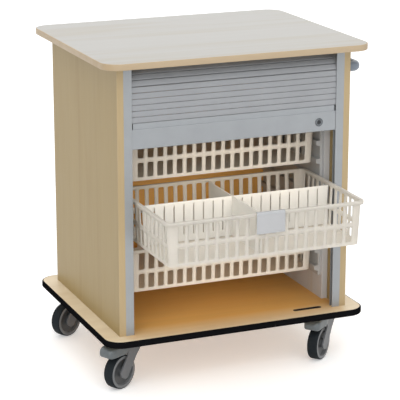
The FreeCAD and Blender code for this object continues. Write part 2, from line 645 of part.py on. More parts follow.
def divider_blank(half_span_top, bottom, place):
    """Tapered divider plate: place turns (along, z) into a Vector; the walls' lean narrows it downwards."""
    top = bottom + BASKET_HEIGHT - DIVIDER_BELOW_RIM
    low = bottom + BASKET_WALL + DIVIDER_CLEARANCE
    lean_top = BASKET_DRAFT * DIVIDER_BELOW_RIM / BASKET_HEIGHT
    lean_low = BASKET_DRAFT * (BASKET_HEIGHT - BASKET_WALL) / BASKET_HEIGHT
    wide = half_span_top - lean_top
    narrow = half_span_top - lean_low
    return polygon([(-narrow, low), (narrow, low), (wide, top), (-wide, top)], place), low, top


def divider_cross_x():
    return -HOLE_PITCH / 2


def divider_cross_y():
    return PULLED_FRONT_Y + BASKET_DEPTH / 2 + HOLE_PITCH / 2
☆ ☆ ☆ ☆
### Description of the task:
Give an exact copy of all the data shown above.

### Response to the exercise:
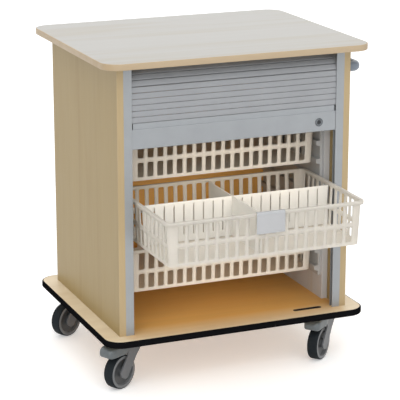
The FreeCAD and Blender code for this object continues. Write part 2, from line 645 of part.py on. More parts follow.
def divider_blank(half_span_top, bottom, place):
    """Tapered divider plate: place turns (along, z) into a Vector; the walls' lean narrows it downwards."""
    top = bottom + BASKET_HEIGHT - DIVIDER_BELOW_RIM
    low = bottom + BASKET_WALL + DIVIDER_CLEARANCE
    lean_top = BASKET_DRAFT * DIVIDER_BELOW_RIM / BASKET_HEIGHT
    lean_low = BASKET_DRAFT * (BASKET_HEIGHT - BASKET_WALL) / BASKET_HEIGHT
    wide = half_span_top - lean_top
    narrow = half_span_top - lean_low
    return polygon([(-narrow, low), (narrow, low), (wide, top), (-wide, top)], place), low, top


def divider_cross_x():
    return -HOLE_PITCH / 2


def divider_cross_y():
    return PULLED_FRONT_Y + BASKET_DEPTH / 2 + HOLE_PITCH / 2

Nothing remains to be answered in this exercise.